I would want to argue then that Beauty can be an objectively perceived quality, not because it is imposed from the outside, but because awareness of it has grown within us. We have evolved ourselves, and we have come to find some of the fundamental driving engines of evolution intuitively pleasing.
Does this feel a long way from a painting of a bowl of peaches by Cezanne?
It isn't really. It is saying that if we find Beauty in that painting it is because in some way it resonates with those foundational dynamics which brought us and the universe around us into being.
5.
So what about the question of monetary value?
It is one thing for an artwork to enjoy a consensus of opinion that it has a high aesthetic content. It is quite another to say how much should be added to its price in the market to reflect that content. In the gallery or the auction, it is far more likely to be the dynamic of scarcity and demand which determines the price. If a vendor asks more than the customer is willing to pay, s/he will be left with stock in the showroom.
Of course, the customer might make their own assessment of the aesthetic value, and be willing to pay more (in practice this only takes place in an auction). If enough customers do this with a particular artist, then that artist's work becomes in demand and, again. the price will rise. Ironically, this introduces a democratic (and relative) element into a process which began as one initiated by experts calling on absolute standards. At the same time, it is a process that is only in part concerned with aesthetic judgments - the demand having inflated the price.

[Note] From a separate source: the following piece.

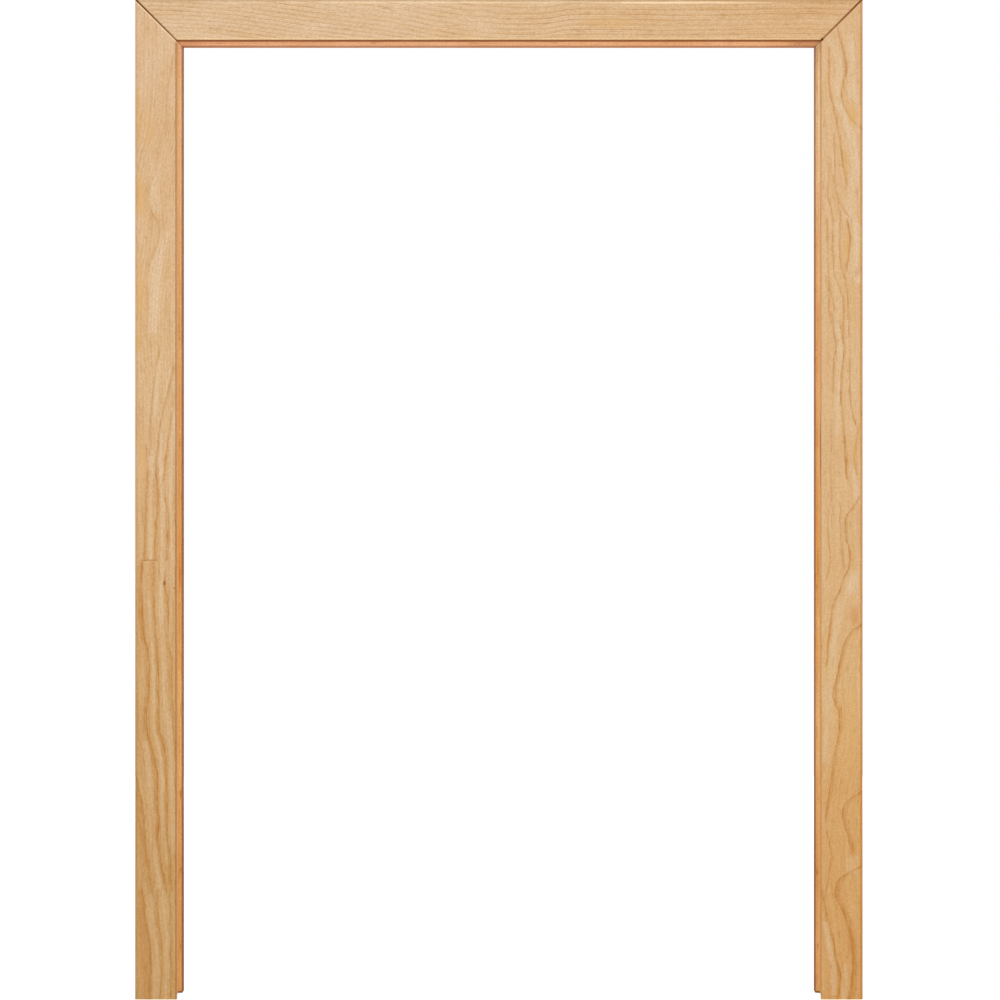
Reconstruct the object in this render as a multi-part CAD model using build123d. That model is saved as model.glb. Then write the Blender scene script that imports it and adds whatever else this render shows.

And after all this, it has to be conceded that aesthetic qualities cannot be quantified. To the question 'How beautiful is this?' we can only answer 'Very' or similar. If we were asked 'On a scale of 1 to 10, how beautiful is this?' we couldn't answer since it is impossible to say what 1 or 10 might indicate.
This ought to serve to remind us that the market price of an artwork only says something about its aesthetic value in part. Price and value are not necessarily the same thing.